GCA's current proposal for provisioning Red Knots: Current Proposal

News Flash

The U.S. Fish and Wildlife Service, after years of advocacy to list red knots on its Endangered Species list, has proposed to accept the rufa red knot as a threatened species worthy of conservation and protection. “Threatened” means “it is likely to become in danger of extinction in the foreseeable future throughout all or a significant portion of its range”. This should be a very meaningful step, although we all know how slowly some government wheels turn. Let’s hope they get up to speed in time.

GCA is a recipient of two grants from Patagonia, Inc. under its Environmental Grants Program. We are most appreciative of this financial support from a company that puts its money and its business practices squarely in the green corner. 

Red Knots Return Every Year to Cape May

Well, we expect they will. And they will. But how many and for how long? Since GCA began monitoring the reports from researchers who census Red Knots in their South American wintering habitats, the total number for the rufa subspecies of red knot counted in Argentina has bounced between a low of 11,000 birds to a high of about 26,000 birds.
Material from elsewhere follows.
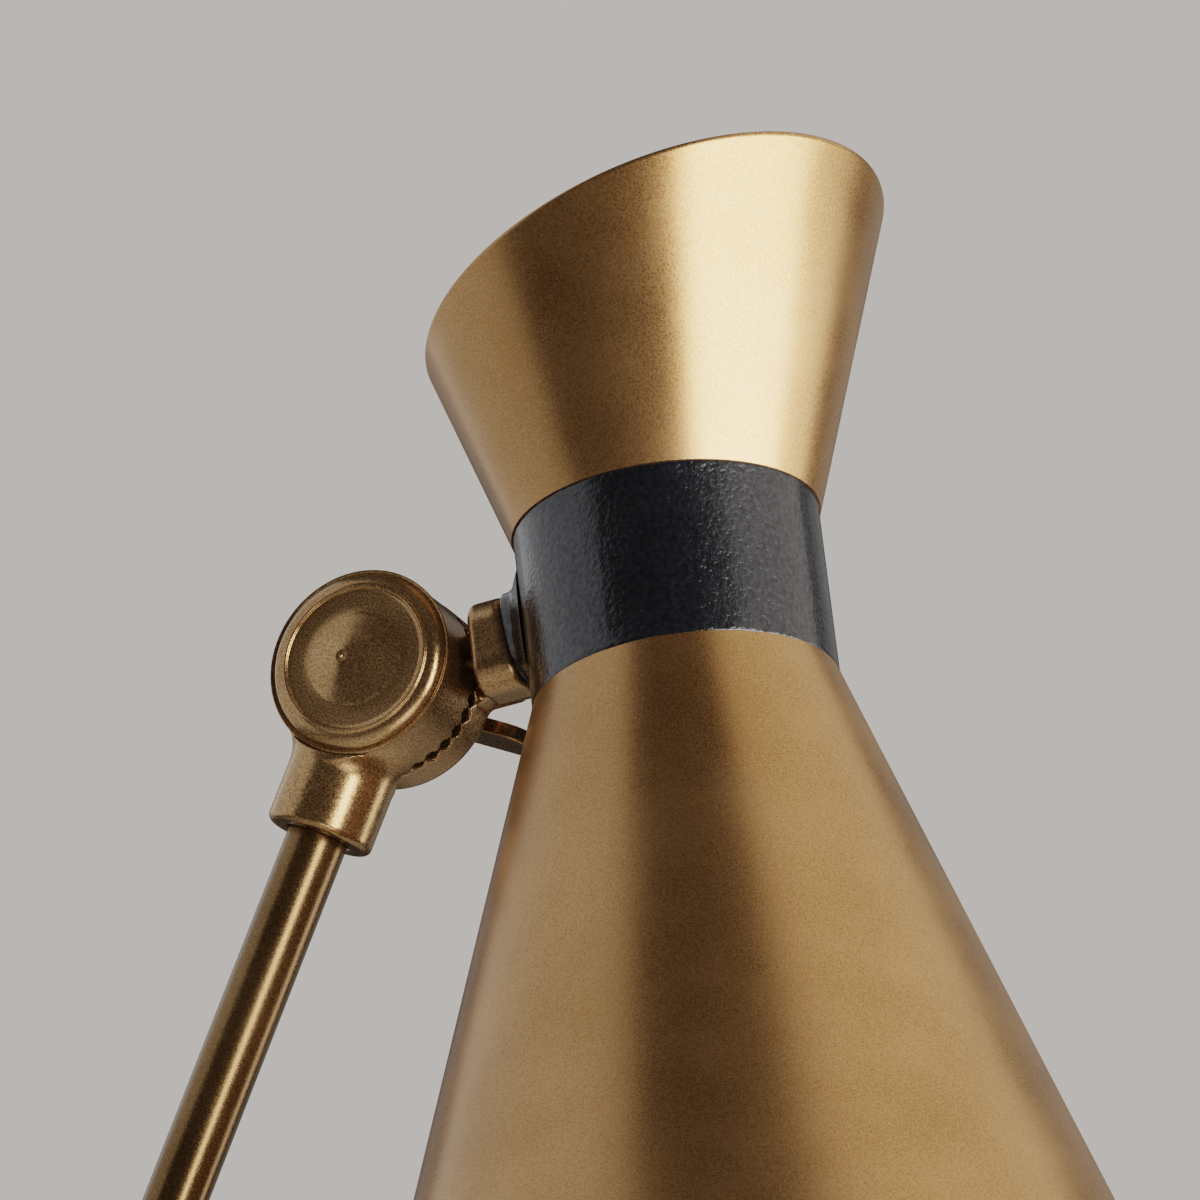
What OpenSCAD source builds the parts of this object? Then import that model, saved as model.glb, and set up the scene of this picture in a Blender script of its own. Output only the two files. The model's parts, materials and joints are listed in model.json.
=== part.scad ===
// Tripod floor lamp with a tilting hourglass shade.
// One long leaning pole is both the rear leg and the mast; two more legs splay forward from a hub.
// +Z is up, +X points the way the mast leans and Y runs along the knuckle's pivot.
// The origin is on the floor, at the middle of the footprint's bounding box.

/* [Stance] */
// Height of the knuckle's pivot above the floor
pivot_h = 1400; // [1200:10:1500]
// Lean of the mast from upright, in degrees
mast_lean = 22.65; // [18:0.05:26]
// Height at which the legs meet the mast
hub_h = 700; // [600:10:800]
// Forward reach of each front leg, from the hub to its foot
leg_reach = 310; // [290:5:360]
// Sideways reach of each front leg, from the hub to its foot
leg_spread = 270; // [220:5:320]

/* [Tubes] */
// Outside diameter of the mast and legs
tube_d = 12.7; // [12:0.1:13.5]
// Wall thickness of the mast and legs
tube_wall = 1.2; // [0.9:0.1:1.6]
// Diameter of the rubber foot tips
tip_d = 19; // [17:0.5:24]
// Length of tube that each foot tip covers
tip_cover = 20; // [14:1:30]

/* [Shade] */
// Outside diameter of the neck between the two cones
neck_d = 62.5; // [62:0.5:66]
// Length of the black collar above the stem's axis
collar_above = 16.2; // [15.5:0.1:20]
// Length of the black collar below the stem's axis
collar_below = 21.2; // [20.5:0.1:26]
// How far the upper cone's lower edge stands proud of the collar
upper_lip = 0.5; // [0:0.1:1]
// Half angle of the upper cone, in degrees
upper_flare = 17.4; // [12:0.1:22]
// Length of the upper cone on its axis
upper_len = 53.6; // [46:0.2:66]
// Slope of the upper cone's cut rim, in degrees
rim_slope = 15.1; // [0:0.1:18]
// Half angle of the lower cone, in degrees
lower_flare = 18.4; // [16:0.1:22]
// Length of the lower cone on its axis
lower_len = 185; // [150:1:190]
// Lean of the shade from upright at rest, in degrees
shade_lean = 6.7; // [0:0.1:12]
// Sheet thickness of the cones
sheet = 1; // [0.8:0.1:1.2]

/* [Knuckle] */
// Distance from the pivot to the shade's axis
neck_reach = 66; // [65:0.5:70]
// Diameter of the knuckle
knuckle_d = 40; // [38:0.5:41]
// Depth of the front half ahead of the mast's axis
front_depth = 9.8; // [9.4:0.1:12]
// Depth of the toothed seam behind the mast's axis
seam_y = 4; // [3.5:0.1:4.2]
// Gap between the tooth crests when the knuckle is eased
crest_gap = 0.3; // [0.3:0.05:0.5]
// Thickness of the rear disc
rear_depth = 9.2; // [8.6:0.1:10]
// Number of teeth round the seam
tooth_count = 34; // [24:1:36]
// Depth of each tooth
tooth_depth = 1.3; // [0.8:0.1:1.5]
// Diameter of the socket that grips the mast
stub_d = 22.5; // [19:0.5:24]
// Length of that socket from the pivot
stub_len = 35.5; // [32:0.1:38]

/* [Stem] */
// Height of the stem that carries the shade
stem_h = 19.5; // [18:0.5:22]
// Thickness of the stem ahead of the mast's axis
stem_front = 7.7; // [7:0.1:8.5]
// Thickness of the stem behind the mast's axis
stem_back = 9.2; // [9:0.1:10]
// Corner radius of the stem
stem_corner = 5; // [3:0.5:6]
// Distance from the pivot to the stem's near end
stem_start = 23; // [22.5:0.5:25]
// Distance from the pivot to the collar's flat pad
stem_end = 31.3; // [31:0.1:32]

/* [Fasteners] */
// Diameter of the pivot bolt
bolt_d = 6; // [5:0.5:6]
// Turning clearance round the pivot bolt and switch shaft, on the radius
run_gap = 0.06; // [0.03:0.01:0.1]
// Reach of each ear of the wing nut from the pivot
ear_reach = 28; // [24:0.5:29]
// Thickness of each ear
ear_t = 3; // [2:0.2:3.6]

/* [Lamp holder] */
// Diameter of the lamp holder
holder_d = 39; // [37:0.5:42]
// Diameter of the bulb's globe
bulb_d = 60; // [50:1:62]
// Distance from the bulb's base to the end of its globe
bulb_len = 80; // [70:1:90]
// Diameter of the switch knob
knob_d = 18; // [14:0.5:22]

/* [Wiring] */
// Diameter of the inner two-core wire
wire_d = 2.6; // [2:0.2:2.8]
// Diameter of the cord inlet's bore
inlet_bore = 5.6; // [5:0.2:6]
// Distance from the floor to the cord inlet, along the mast
inlet_up = 58; // [50:1:120]

/* [Hidden] */
$fn = 96;
EPS = 0.02;
tube_r = tube_d / 2;
tube_bore = tube_r - tube_wall;
slip = 0.05;
socket_r = tube_r + slip;
knuckle_r = knuckle_d / 2;
front_face = seam_y - crest_gap / 2;
rear_face = seam_y + crest_gap / 2;
rear_back = rear_face + rear_depth;
neck_r = neck_d / 2;
collar_bore = neck_r - 1.2;
spigot = 4;
lower_mouth_r = neck_r + lower_len * tan(lower_flare);
bead_r = 1.1;
mast_len = pivot_h / cos(mast_lean);
mast_run = pivot_h * tan(mast_lean);
hub_along = (pivot_h - hub_h) / cos(mast_lean);
hub_run = (pivot_h - hub_h) * tan(mast_lean);
tip_r = tip_d / 2;
shade_front = (neck_reach + lower_mouth_r) * cos(shade_lean)
    + (collar_below + lower_len) * sin(shade_lean) + bead_r / 2;
pivot_x = (mast_run + tip_r / cos(mast_lean) - shade_front) / 2;
leg_len = norm([leg_reach, leg_spread, hub_h]);
leg_swing = atan2(leg_spread, leg_reach);
leg_splay = acos(hub_h / leg_len);
leg_start = 27;
boss_len = 58;
boss_r = 10.3;
hub_r = 14;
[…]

Even the higher counts that buck the trend, while they tease us with hope, do not engender confidence that the knots have escaped the reach of extinction.

 
There is a fickle and hard-to-define formula at work here that flirts with disaster, as the population numbers overall have steadily diminished.  It will get worse if:  a) the downward trend simply continues, for whatever reasons, or b) some egregious event claims more knots, like an oil spill (If they can toxify the Gulf of Mexico, they can make a total mess of Delaware Bay.), like an extra-nasty Arctic spring with a late thaw, or c) if there is even more reduction in the volume of egg-laying horseshoe crabs in Delaware Bay ( Hurricane Sandy ripped away portions of the egg-laying beaches.  Changes in climate may impact the synchronicity of the patterns of crabs and knots. The medical-industrial complex, meaning the lysate industry, is reported to have significantly increased the volume of its horseshoe crab harvest, despite quotas and moratoriums; and its estimates of crab mortality are consistently challenged by conservationists).